Vail Resorts reported Q2 fiscal 2026 EPS $5.87 vs $6.25 expected (≈6.1% miss) and revenue $1.08B vs $1.12B expected (≈3.6% miss), citing adverse Rocky Mountain weather. The company set fiscal 2026 total reported EBITDA guidance of $747M–$783M (midpoint $765M), below prior outlook and consensus, prompting Truist to lower its price target to $217 from $234 (-7.1%) and Mizuho to $200 from $202. Shares trade at $132.58, near a 52‑week low of $126.16, while the stock offers a 6.63% dividend yield; outlook is cautious given reduced Colorado visitation.

Analysis

MTN’s risk profile is dominated by concentrated, high fixed-cost operations whose revenue is highly convex to winter weather and visitation patterns. That convexity means a single poor season propagates through multiple P&L lines (lift-ticket, lodging, F&B, pass renewals) and forces either margin compression or accelerated capital spend on snowmaking — both of which depress free cash flow in the following 12–24 months.
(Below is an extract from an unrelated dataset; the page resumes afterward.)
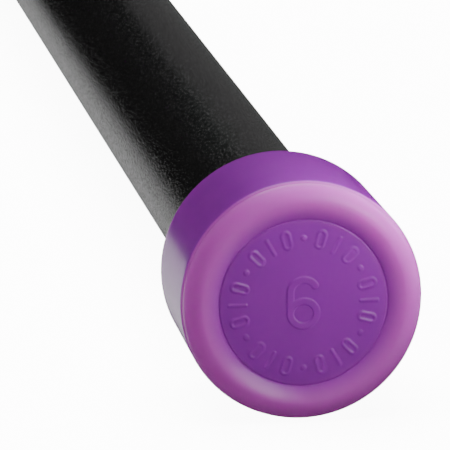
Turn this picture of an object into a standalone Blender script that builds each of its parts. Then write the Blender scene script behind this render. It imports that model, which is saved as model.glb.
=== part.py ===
"""A foam-covered weighted exercise bar with a soft moulded cap on each end.

The bar lies along X, its middle over the origin, and rests on its two caps at Z = 0.
A solid steel rod gives the weight, a foam sleeve covers it from end to end, and the
caps are pushed over the sleeve's ends. All lengths are in metres.
"""

import math

import bmesh
import bpy
from mathutils import Matrix, Vector

# Driving dimensions
BAR_LENGTH = 1.2192  # over both caps, 48 in
CORE_RADIUS = 0.009525  # steel rod, 3/4 in across
FOAM_RADIUS = 0.015875  # foam sleeve, 1 1/4 in across
CAP_RADIUS = 0.0235  # a cap's widest place, just behind the bead
CAP_LENGTH = 0.0310  # from the bead's crest to the cap's back edge
END_WALL = 0.0080  # solid vinyl between the recessed face and the rod's end
GAP = 0.0003  # between pieces that touch on the real bar

# The cap's turned shape
BEAD_REACH = 0.0022  # from the crest back to the bead's widest circle
BEAD_RADIUS = 0.0232
LAND_INNER = 0.0194  # the flat ring on the crest, on which the bar stands upright
LAND_OUTER = 0.0204
RECESS_RADIUS = 0.0166
RECESS_DEPTH = 0.0009
GROOVE_REACH = 0.0027  # the bottom of the fine groove behind the bead
GROOVE_RADIUS = 0.0229
SHOULDER_REACH = 0.0034  # where the skirt begins, at the cap's widest circle
SKIRT_RADIUS = 0.0232  # at the back edge
BACK_ROUND = 0.0012
MOUTH_CHAMFER = 0.0005

# The raised marks on the recessed face
MARK_HEIGHT = 0.00015
MARK_ROOT = 0.0004  # how far a mark reaches down into the face, so that it joins the cap
RING_RADIUS = 0.0128  # middle of the ring of dots, bars and outlined pills
RING_GROUPS = 6
MARK_REACH = 0.0019  # half the height of a bar or a pill
PILL_RADIUS = 0.00095
STROKE = 0.0005
DOT_RADIUS = 0.0005
NUMERAL_HEIGHT = 0.0104
NUMERAL_WIDTH = 0.0064
NUMERAL_STROKE = 0.0013
BOWL_REACH = 0.0031  # half the height of the numeral's closed loop

CORE_CHAMFER = 0.0008
SIDES = 48  # flats round every turned piece, one of them facing straight down
ROUND_STEPS = 5
SMALL_STEPS = 3
MERGE_DISTANCE = 0.00001
SMOOTH_ANGLE = math.radians(35)


def clear_scene():
    for old in list(bpy.data.objects):
        bpy.data.objects.remove(old)


def finish_of(name, colour, roughness, metallic=0.0):
    """A Principled material for one piece."""
    material = bpy.data.materials.new(name)
    material.use_nodes = True
    shader = material.node_tree.nodes["Principled BSDF"]
    shader.inputs["Base Color"].default_value = (*colour, 1.0)
    shader.inputs["Roughness"].default_value = roughness
    shader.inputs["Metallic"].default_value = metallic
    return material


def arc(centre, reach, start, end, steps):
    """Points of an elliptical arc as (x, radius); 0 degrees points outward from the axis."""
    points = []
    for step in range(steps + 1):
        angle = math.radians(start + (end - start) * step / steps)
        x = centre[0] + reach[0] * math.sin(angle)
        points.append((x, centre[1] + reach[1] * math.cos(angle)))
    return points


def swell(start, end, steps):
    """A rise from start to end as (x, radius), steepest at start and level at end."""
    points = []
    for step in range(steps + 1):
        share = step / steps
        x = start[0] + (end[0] - start[0]) * (1 - (1 - share) ** 2)
        points.append((x, start[1] + (end[1] - start[1]) * share))
    return points


def turned(name, profile, ring=False):
    """A closed mesh turned about X from (x, radius) points, its flats at those radii.

    A ring's profile closes on itself; any other profile gets a flat face at each end.
    """
    bm = bmesh.new()
    half_flat = math.pi / SIDES
    roll = Matrix.Rotation(half_flat, 3, "X")
    to_corner = 1 / math.cos(half_flat)
    verts = [bm.verts.new(roll @ Vector((x, 0, r * to_corner))) for x, r in profile]
    edges = [bm.edges.new(pair) for pair in zip(verts, verts[1:])]
    if ring:
        edges.append(bm.edges.new((verts[-1], verts[0])))
    bmesh.ops.spin(
        bm, geom=verts + edges, cent=(0, 0, 0), axis=(1, 0, 0),
        angle=2 * math.pi, steps=SIDES, use_merge=True,
    )
    bmesh.ops.remove_doubles(bm, verts=bm.verts, dist=MERGE_DISTANCE)
    bmesh.ops.holes_fill(bm, edges=bm.edges, sides=SIDES)
    bmesh.ops.recalc_face_normals(bm, faces=bm.faces)
    mesh = bpy.data.meshes.new(name)
    bm.to_mesh(mesh)
    bm.free()
    return mesh


def soften(mesh):
    """Smooth shading on the round faces, with crisp edges where they turn sharply."""
    mesh.shade_smooth()
    mesh.set_sharp_from_angle(angle=SMOOTH_ANGLE)


def place(name, mesh, parent, x=0.0, turn=0.0):
    """An object on the bar's axis, at x, turned about the vertical."""
    piece = bpy.data.objects.new(name, mesh)
    bpy.context.scene.collection.objects.link(piece)
    piece.parent = parent
    piece.location.x = x
    piece.rotation_euler.z = turn
    return piece


def cap_profile():
    """The cap from its recessed face out over the bead and back into the bore.

    x is 0 at the bead's crest and runs backwards as it falls.
    """
    outer_reach = (BEAD_REACH, BEAD_RADIUS - LAND_OUTER)
    back_round = (BACK_ROUND, BACK_ROUND)
    back = -CAP_LENGTH
    bore = FOAM_RADIUS + GAP
    points = swell((-RECESS_DEPTH, RECESS_RADIUS), (0, LAND_INNER), ROUND_STEPS)
    points += arc((-BEAD_REACH, LAND_OUTER), outer_reach, 90, 0, ROUND_STEPS)
    points += [(-GROOVE_REACH, GROOVE_RADIUS), (-SHOULDER_REACH, CAP_RADIUS)]
    points += arc(
        (back + BACK_ROUND, SKIRT_RADIUS - BACK_ROUND), back_round, 0, -90, SMALL_STEPS
    )
    points.append((back, bore + MOUTH_CHAMFER))
    points.append((back + MOUTH_CHAMFER, bore))
    points.append((-RECESS_DEPTH - END_WALL, bore))
    return points


def oval(centre, reach, start, end, steps):
    """Points of an oval arc in the plane of the cap's face, anticlockwise from start."""
    points = []
    for step in range(steps + 1):
        angle = math.radians(start + (end - start) * step / steps)
        across = centre[0] + reach[0] * math.cos(angle)
        points.append((across, centre[1] + reach[1] * math.sin(angle)))
    return points


def numeral_outlines():
    """A plain narrow numeral six: its outer line, and the hole in its loop."""
    outer = (NUMERAL_WIDTH / 2, BOWL_REACH)
    inner = (outer[0] - NUMERAL_STROKE, outer[1] - NUMERAL_STROKE)
    top = (0, NUMERAL_HEIGHT / 2 - BOWL_REACH)
    bowl = (0, BOWL_REACH - NUMERAL_HEIGHT / 2)
    meets_stem = math.degrees(math.acos(-inner[0] / outer[0]))
    line = oval(top, outer, 25, 180, 2 * ROUND_STEPS)
    line += oval(bowl, outer, 180, 360 + meets_stem, 4 * ROUND_STEPS)
    line += oval(top, inner, 180, 25, 2 * ROUND_STEPS)
    hole = oval(bowl, inner, 0, 360, 3 * ROUND_STEPS)[:-1]
    return [line, hole]


def turned_outline(points, angle):
    """Face-plane points moved out to the ring and swung round it."""
    swing = Matrix.Rotation(-angle, 2)
    return [tuple(swing @ Vector((across, up + RING_RADIUS))) for across, up in points]


def round_ended(radius, reach):
    """An upright line of the given half width with round ends, reach up and down."""
    straight = reach - radius
    line = oval((0, straight), (radius, radius), 0, 180, SMALL_STEPS)
    return line + oval((0, -straight), (radius, radius), 180, 360, SMALL_STEPS)


def ring_outlines():
    """Groups of a dot, an outlined pill, a bar and another pill, all round the face."""
    dot = [oval((0, 0), (DOT_RADIUS, DOT_RADIUS), 0, 360, 2 * SMALL_STEPS)[:-1]]
    bar = [round_ended(STROKE / 2, MARK_REACH)]
    hole = round_ended(PILL_RADIUS - STROKE, MARK_REACH - STROKE)
    pill = [round_ended(PILL_RADIUS, MARK_REACH), hole]
    group = (dot, pill, bar, pill)
    step = 2 * math.pi / (RING_GROUPS * len(group))
    outlines = []
    for place_on_ring, mark in enumerate(group * RING_GROUPS):
        outlines += [turned_outline(line, place_on_ring * step) for line in mark]
    return outlines


def marks_mesh():
    """All raised marks as one extruded shape, standing on the cap's recessed face."""
    curve = bpy.data.curves.new("marks", "CURVE")
    curve.dimensions = "2D"
    curve.fill_mode = "BOTH"
    curve.extrude = (MARK_HEIGHT + MARK_ROOT) / 2
    for outline in numeral_outlines() + ring_outlines():
        spline = curve.splines.new("POLY")
        spline.points.add(len(outline) - 1)
        spline.use_cyclic_u = True
        for point, (across, up) in zip(spline.points, outline):
            point.co = (across, up, 0, 1)
    drawing = bpy.data.objects.new("marks_drawing", curve)
    mesh = bpy.data.meshes.new_from_object(drawing)
    bpy.data.objects.remove(drawing)
    bm = bmesh.new()
    bm.from_mesh(mesh)
    bmesh.ops.remove_doubles(bm, verts=bm.verts, dist=MERGE_DISTANCE)
    bmesh.ops.recalc_face_normals(bm, faces=bm.faces)
    across_to_y = Matrix(((0, 0, 1, 0), (1, 0, 0, 0), (0, 1, 0, 0), (0, 0, 0, 1)))
    middle = -RECESS_DEPTH + (MARK_HEIGHT - MARK_ROOT) / 2
    bmesh.ops.transform(
        bm, matrix=Matrix.Translation((middle, 0, 0)) @ across_to_y, verts=bm.verts
    )
    bm.to_mesh(mesh)
    bm.free()
    return mesh


def add_core(parent):
    """The solid steel rod that gives the bar its weight."""
    half = BAR_LENGTH / 2 - RECESS_DEPTH - END_WALL - GAP
    inner = CORE_RADIUS - CORE_CHAMFER
    profile = [
        (half, inner),
        (half - CORE_CHAMFER, CORE_RADIUS),
        (CORE_CHAMFER - half, CORE_RADIUS),
        (-half, inner),
    ]
    mesh = turned("steel_core", profile)
    soften(mesh)
    mesh.materials.append(finish_of("steel", (0.42, 0.42, 0.43), 0.38, 1.0))
    return place("steel_core", mesh, parent)


def add_foam(parent):
    """The foam sleeve, as long as the rod."""
    half = BAR_LENGTH / 2 - RECESS_DEPTH - END_WALL - GAP
    bore = CORE_RADIUS + GAP
    profile = [(half, FOAM_RADIUS), (-half, FOAM_RADIUS), (-half, bore), (half, bore)]
    mesh = turned("foam_sleeve", profile, ring=True)
    soften(mesh)
    mesh.materials.append(finish_of("black_foam", (0.012, 0.012, 0.013), 0.62))
    return place("foam_sleeve", mesh, parent)


def add_cap(name, vinyl, end, parent):
    """One end cap, with its marks joined on. end is 1 on +X and -1 on -X."""
    mesh = turned(name, cap_profile())
    mesh.materials.append(vinyl)
    turn = 0.0 if end > 0 else math.pi
    cap = place(name, mesh, parent, end * BAR_LENGTH / 2, turn)
    marks = place(name + "_marks", marks_mesh(), cap)
    marks.hide_render = True
    marks.display_type = "WIRE"
    join = cap.modifiers.new("raised_marks", "BOOLEAN")
    join.operation = "UNION"
    join.solver = "EXACT"
    join.object = marks
    soften(mesh)
    return cap


def main():
    clear_scene()
    axis = bpy.data.objects.new("bar_axis", None)
    bpy.context.scene.collection.objects.link(axis)
    axis.location.z = CAP_RADIUS
    add_core(axis)
    add_foam(axis)
    vinyl = finish_of("purple_vinyl", (0.24, 0.06, 0.31), 0.30)
    add_cap("right_end_cap", vinyl, 1, axis)
    add_cap("left_end_cap", vinyl, -1, axis)


main()
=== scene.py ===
"""The finished look of a weighted exercise bar: black foam with a soft purple cap on each end.

The bar lies along X on a pale floor, its near cap on +X. Everything is in metres, in the
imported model's own frame. The caps and the foam are modelled afresh here as smooth meshes in
the places of their plain CAD solids; the steel rod inside keeps its CAD shape.
"""
import math

import bpy
import numpy as np
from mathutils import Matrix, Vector


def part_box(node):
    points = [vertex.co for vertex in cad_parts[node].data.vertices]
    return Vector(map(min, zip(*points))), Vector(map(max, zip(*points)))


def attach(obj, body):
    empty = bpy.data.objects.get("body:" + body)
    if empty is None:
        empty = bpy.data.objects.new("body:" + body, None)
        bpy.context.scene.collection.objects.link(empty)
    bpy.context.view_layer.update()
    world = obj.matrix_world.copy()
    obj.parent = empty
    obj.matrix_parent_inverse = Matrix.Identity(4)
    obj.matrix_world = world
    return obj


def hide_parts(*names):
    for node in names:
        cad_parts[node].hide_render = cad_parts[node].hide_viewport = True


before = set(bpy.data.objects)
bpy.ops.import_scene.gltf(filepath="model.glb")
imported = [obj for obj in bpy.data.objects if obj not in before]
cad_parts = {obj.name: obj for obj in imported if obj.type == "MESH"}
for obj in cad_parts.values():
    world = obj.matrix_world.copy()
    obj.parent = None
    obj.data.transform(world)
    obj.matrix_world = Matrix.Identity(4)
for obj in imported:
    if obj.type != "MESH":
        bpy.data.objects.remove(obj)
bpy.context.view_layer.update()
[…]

Second-order winners from a weak season are suppliers and regional operators who can sell/build snowmaking capacity and off-season experiences; losers include local lodging owners, discretionary F&B operators, and any businesses that rely on consistent lift-driven traffic. Competitively, pass-network economics (EPIC vs Ikon) create stickiness but also cap pricing upside: when visitation falls, operators cannot fully recoup revenue via day-pricing without eroding the perceived value of season products, increasing the chance of margin trade-offs rather than simple price realization. Key catalysts to watch are weather regime shifts (ENSO signals 1–3 quarters out), season-pass renewal trends announced in the next 3–6 months, and capex timing on snowmaking/grooming (order delays indicate management conserving cash). The most likely near-term reversal is a materially heavier Pacific storm pattern (60–90 day lead) which would restore visibility on volume and re-rate optionality; the longer tail is structural climate-driven visitation variance that should compress multiples over a multi-year window.